Maybe it's time for the O to die, I just hope something better can replace it.

As for that memo. Wow. a big D- for Ms. Rowe in business writing class. This is one to keep for future students in how NOT to write a memo.

meanwhile, the Portland Tribune seems to be doing well, i hear?

Jack Shafer says it far better than I could:

Among the most frequently used words in her memo is must, which appears 10 times. Instead of conveying a sense of Oregonian destiny, the word signals Rowe's reliance on managementspeak. Far from rallying the Oregonian staff to help the new bosses remake the paper, Rowe's memo pours a round of Kool-Aid and invites the newsroom to do a Jonestown.

If we lose the Oregonian's endorsements, we won't know how not to vote.

If we lose the Oregonian's endorsements, we won't know how not to vote.

Fred Stickel will just have to blog them instead.

meanwhile, the Portland Tribune seems to be doing well, i hear?

Is that right? I hope so. I thought I heard awhile back that the Trib was about to go under. It's not a comprehensive paper, but the few articles in the Trib are so much better researched and written that I actually look forward to picking up a copy.

I'd be happy to hire Gragg to do maintenance and clean-up work around my apartments.

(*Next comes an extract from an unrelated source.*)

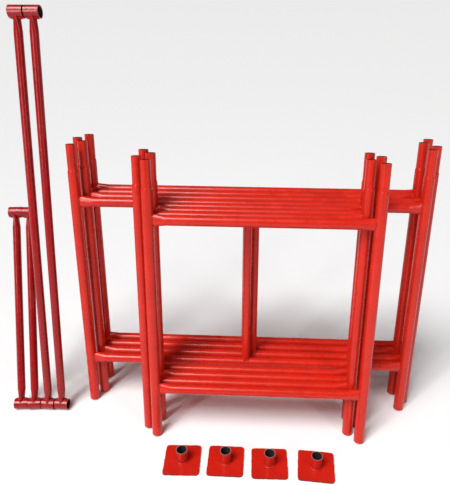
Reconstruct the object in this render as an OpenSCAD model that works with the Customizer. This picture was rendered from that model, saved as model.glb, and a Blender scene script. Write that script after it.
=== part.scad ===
// Knocked-down tower scaffold kit, leaning and laid out as it is stored.
// Four wide frames stand at the back, four narrow frames in front of them,
// four braces lean at the left and four base plates lie in front.
// Millimetres. +Z is up, the floor is z = 0 and the open front faces -Y.

/* [Frame tubes] */
// Outside diameter of every frame leg
leg_d = 48.3; // [46:0.1:50]
// Wall thickness of a frame leg
leg_wall = 2.2; // [1.8:0.1:3]
// Overall length of a leg with its spigot
leg_length = 1300; // [1150:10:1600]
// Length of the swaged spigot at a leg's top
spigot_length = 122; // [80:1:160]
// Outside diameter of the spigot
spigot_d = 43.2; // [41:0.1:44]
// Length of the cone between leg and spigot
swage_length = 10; // [5:1:20]
// Outside diameter of the rungs
rung_d = 44.8; // [38:0.1:45]
// Wall thickness of rungs, posts and braces
rung_wall = 2.4; // [1.8:0.1:3]
// Height of a narrow frame's top rung along the leg
top_rung_h = 1050; // [900:5:1120]
// Height of a narrow frame's bottom rung along the leg
bottom_rung_h = 246; // [150:5:400]
// Height of a wide frame's top rung along the leg
wide_top_rung_h = 1043; // [900:1:1120]
// Height of a wide frame's bottom rung along the leg
wide_bottom_rung_h = 239; // [150:1:400]
// Outside diameter of a wide frame's centre post
post_d = 38; // [30:0.5:42]

/* [Flattened tube ends] */
// Depth of a rung end where it meets the leg
rung_end_t = 27; // [20:1:32]
// Height of a rung end where it meets the leg
rung_end_w = 58; // [50:1:64]
// Length of the flattened end, from the leg's axis
rung_end_l = 78; // [60:1:110]
// Depth of a brace end where it meets the collar
brace_end_t = 20; // [14:1:28]
// Width of a brace end where it meets the collar
brace_end_w = 52; // [42:1:56]
// Length of the flattened end, from the collar's axis
brace_end_l = 72; // [50:1:110]

/* [Wide frames] */
// Leg spacing of the wide frames
wide_width = 1568; // [1300:2:1900]
// Left foot of the front wide frame, from the first base plate
wide_x = -513; // [-570:1:-492]
// Foot line of the front wide frame, behind that of the front narrow frame
wide_gap = 223; // [222:1:260]
// Distance from one wide frame to the next
wide_pitch = 57; // [50:1:80]
// Backward lean of the wide frames, degrees
wide_lean = 8.8; // [7:0.1:8.8]

/* [Narrow frames] */
// Leg spacing of the narrow frames
narrow_width = 960; // [800:10:1120]
// Left foot of the front narrow frame, from the first base plate
narrow_x = -142; // [-160:1:-120]
// Foot line of the front narrow frame, behind the base plates
narrow_y = 150; // [130:5:170]
// Distance from one narrow frame to the next
narrow_pitch = 47.5; // [47.4:0.1:47.6]
// Backward lean of the narrow frames, degrees
narrow_lean = 10.3; // [10.2:0.1:10.6]

/* [Braces] */
// Axis-to-axis length of the long braces
long_length = 1829; // [1500:10:2200]
// Axis-to-axis length of the short braces
short_length = 972; // [800:10:1200]
// Outside diameter of the brace tubes
brace_d = 38; // [32:0.5:42]
// Backward lean of the long braces, degrees
long_lean = 13.7; // [8:0.1:20]
// Backward lean of the short braces, degrees
short_lean = 27; // [15:0.5:35]
// Outside diameter of the collars
collar_d = 53; // [50:0.5:58]
// Bore of the collars
collar_bore = 44; // [43.6:0.1:46]
// Length of the collars
collar_l = 63; // [50:1:64]

/* [Base plates] */
// Side of the square plates
plate_size = 163; // [130:1:190]
// Thickness of the plates
plate_t = 6; // [4:0.5:10]
// Depth of the waves in the flame-cut edges
edge_wave = 1.5; // [0:0.1:2]
// Outside diameter of the socket
socket_d = 50; // [48:0.5:54]
// Bore of the socket
socket_bore = 44.4; // [43.8:0.1:46]
// Height of the socket's rim above the floor
socket_top = 70; // [50:1:110]

/* [Hidden] */
$fn = 96;
leg_r = leg_d / 2;
leg_bore_r = leg_r - leg_wall;
spigot_r = spigot_d / 2;
spigot_bore_r = spigot_r - leg_wall;
rung_r = rung_d / 2;
post_r = post_d / 2;
brace_r = brace_d / 2;
wide_shift = [0, 34, -7, 29];
wide_dy = [0, 0, 0, 0.5];
narrow_shift = [0, -48, 2, -38];
plate_x = [0, 196.5, 394, 602.5];
plate_dy = [0, 3.5, -0.5, -5.5];
plate_turn = [1.7, -0.4, 1, -4.1];
brace_x = [-861, -794.5, -724, -656];
brace_y = [286, 288.5, 292, 294];
short_turn = 5.9;
long_turn = -1.5;
steel_red = [0.78, 0.16, 0.12];
brace_red = [0.72, 0.12, 0.16];
edge_dark = [0.36, 0.08, 0.07];
slice = 0.02;
// How far inside the round tube's wall a flattened end's root stands
root_in = 0.5;
rung_in_r = rung_r - rung_wall + root_in;
brace_in_r = brace_r - rung_wall + root_in;

// Which node to draw

// Stands a wide frame in its place in the rear stack.
module in_wide(k) {
  translate([wide_x + wide_shift[k], narrow_y + wide_gap + k * wide_pitch + wide_dy[k], leg_r * sin(wide_lean)])
    rotate([-wide_lean, 0, 0])
      children();
}

// Stands a narrow frame in its place in the front stack.
module in_narrow(k) {
  translate([narrow_x + narrow_shift[k], narrow_y + k * narrow_pitch, leg_r * sin(narrow_lean)])
    rotate([-narrow_lean, 0, 0])
      children();
}

// Leans a short brace on its bottom collar.
module in_short(k) {
  translate([brace_x[k], brace_y[k], collar_d / 2])
    rotate([0, 0, short_turn])
      rotate([-short_lean, 0, 0])
        children();
}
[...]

But I'm not sure he'd like to work that hard.

I do think he knows something about aesthetics, but he probably thinks he's worth more than $12/hour. I don't.

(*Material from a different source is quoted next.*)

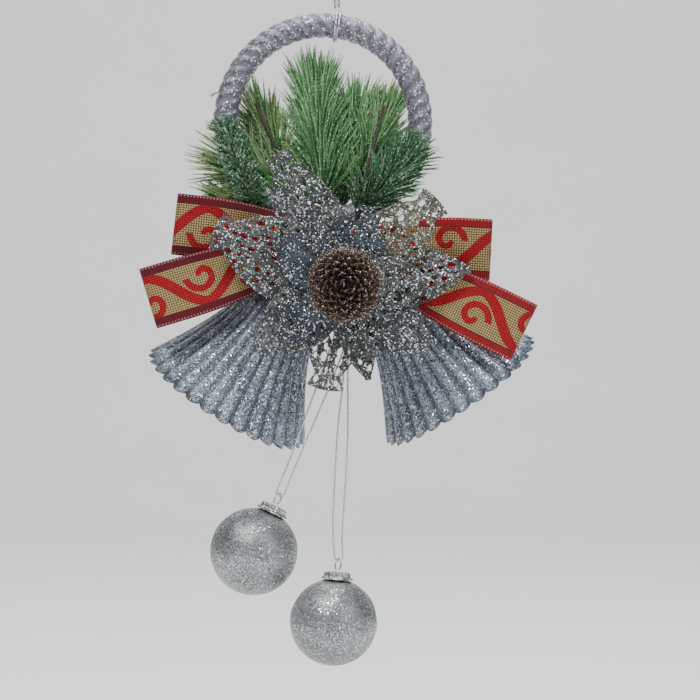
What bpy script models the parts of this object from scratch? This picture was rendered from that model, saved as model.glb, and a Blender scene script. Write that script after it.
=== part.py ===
"""Christmas bell ornament: a hoop with sprigs, a bow, a flower, two bells and two hanging balls.

Frame: the origin is the point where a hook carries the hanger cord. +X is to the right,
+Y is away from the viewer and +Z is up. All sizes are in metres.
"""

import math

import bmesh
import bpy
import numpy as np
from mathutils import Matrix, Vector

MM = 0.001
GAP = 0.3 * MM                     # clearance between pieces that touch

# hanger cord and hoop
HANGER_DROP = 52.0 * MM            # hook point to the top of the hoop
HANGER_CORD_DIAMETER = 1.2 * MM
HITCH_CORD_DIAMETER = 2.0 * MM
HITCH_OFFSET = 6.4 * MM            # the hitch sits this far right of the hoop's centre
HOOP_OUTER_RADIUS = 50.4 * MM
HOOP_TUBE_RADIUS = 5.75 * MM

# bow
RIBBON_WIDTH = 28.0 * MM
RIBBON_THICKNESS = 0.8 * MM
RIBBON_PINCH = 0.42                # width at the knot as a share of the full width
LOOP_HALF_DEPTH = 3.2 * MM         # half the distance between a loop's two layers
KNOT_HALF_WIDTH = 5.0 * MM
KNOT_OVERHANG = 2.6 * MM           # the knot stands past the pinched loops, above and below
BOW_DROP = 5.0 * MM                # bow centre below the hoop's lowest point
LOOP_LEAN = 8.0 * MM               # the lower right loop leans this far over its bell

# flower and cone
FLOWER_DROP = 20.2 * MM            # flower centre below the bow centre
FLOWER_OFFSET = 3.7 * MM
PETAL_THICKNESS = 0.8 * MM
PETAL_STEP = 1.8 * MM              # neighbouring petals lie this far in front of each other
CALYX_RADIUS = 3.6 * MM
CALYX_LENGTH = 14.0 * MM
CONE_RADIUS = 14.7 * MM
CONE_DEPTH = 15.0 * MM
FLOWER_STEM_DIAMETER = 2.0 * MM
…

"The sad part is that Portland needs a smart, well written, and sophisticated daily paper online or otherwise". That's been true for 65 years...yup I'm that old to remember.
Velveeta? Try Limburger. ROFLMAO.

How am I going to start my wood stove from Nov to March?

More importantly, how will we wrap our salmon?

Easy! Use the Mercury...

One of the "Oh's!" big problems is that they love the NY Times and its style. No offense since I read the Times everyday and have for years, but with a number of news services, other papers and columnist in this country, the "Oh!" gets much and maybe too much is appropriate here from the NY Times.

Maybe they should try what the preach to the rest of us, a little diversity.

The Nickle

I'd hire Gragg to clean out the stalls of my horse barn. Unfortunately, I don't have a horse barn, and Gragg's skill with a shovel probably wouldn't be any better than his skill as an urban planning/architecture critic.

"Gragg's skill with a shovel probably wouldn't be any better than his skill as an urban planning/architecture critic."

C'mon now, Gragg shovels it on week in and week out. He's a master at that kind of thing. Maybe he can get a job at the rodeo.

If we lose the Oregonian's reporters, PDC, Metro, TriMet, OHSU, Port of Portland, CoP, and Sam won't have a PR firm.

LET'S MAKE A DEAL!

The Big O sells to Soros or some eq, we vote for the Charter change.

I canceled my subscription today.

It's stupid in my opinion to think about the O in terms of liberal or conservative.

However, I absolutely think that the coverage and the editorials are heavily slanted in favor of downtown Portland business interests. Some of those people pass themselves off as liberals, others say they're conservatives.

The common thread is that they all depend upon the government to make their money. Some are given monopoly utility franchises, others depend on urban renewal, and there are others, but those two main categories cover most of what drives the agenda at the O.

Democracy works best when people have access to the important decisions before they are even framed or proposed. The O is too reactive and trusting of the received wisdom of the powers that be. For the O to work well, it should be stirring up mess at the very beginning of murmurs that something is afoot.

The WW, Merc, and Daily Journal of Commerce all do a better job of being proactive than the O. It's not necessarily the writers' fault. There is a culture of kiss-ass of the 'civic luminaries' that is worthless, and needs to go, yet somehow still tries to run this town.

Fortunately, this town has become too smart for that BS.

The culture at the Oregonian seems to think that rewriting PR releases sent in by government sources is news and that's sad. It also might explain why those sources get protection when they step in it. (Neil isn't the only example.)

Forty years age it was a decient news source.

The cruelest line in Slate's bruising critique of Sandy Rowe's silly little e-mail was this one:

"I've read grocery lists that were more literate."

That had to hurt. Especially since her old pals in Virginee are reading it on the Net and laughing at her too.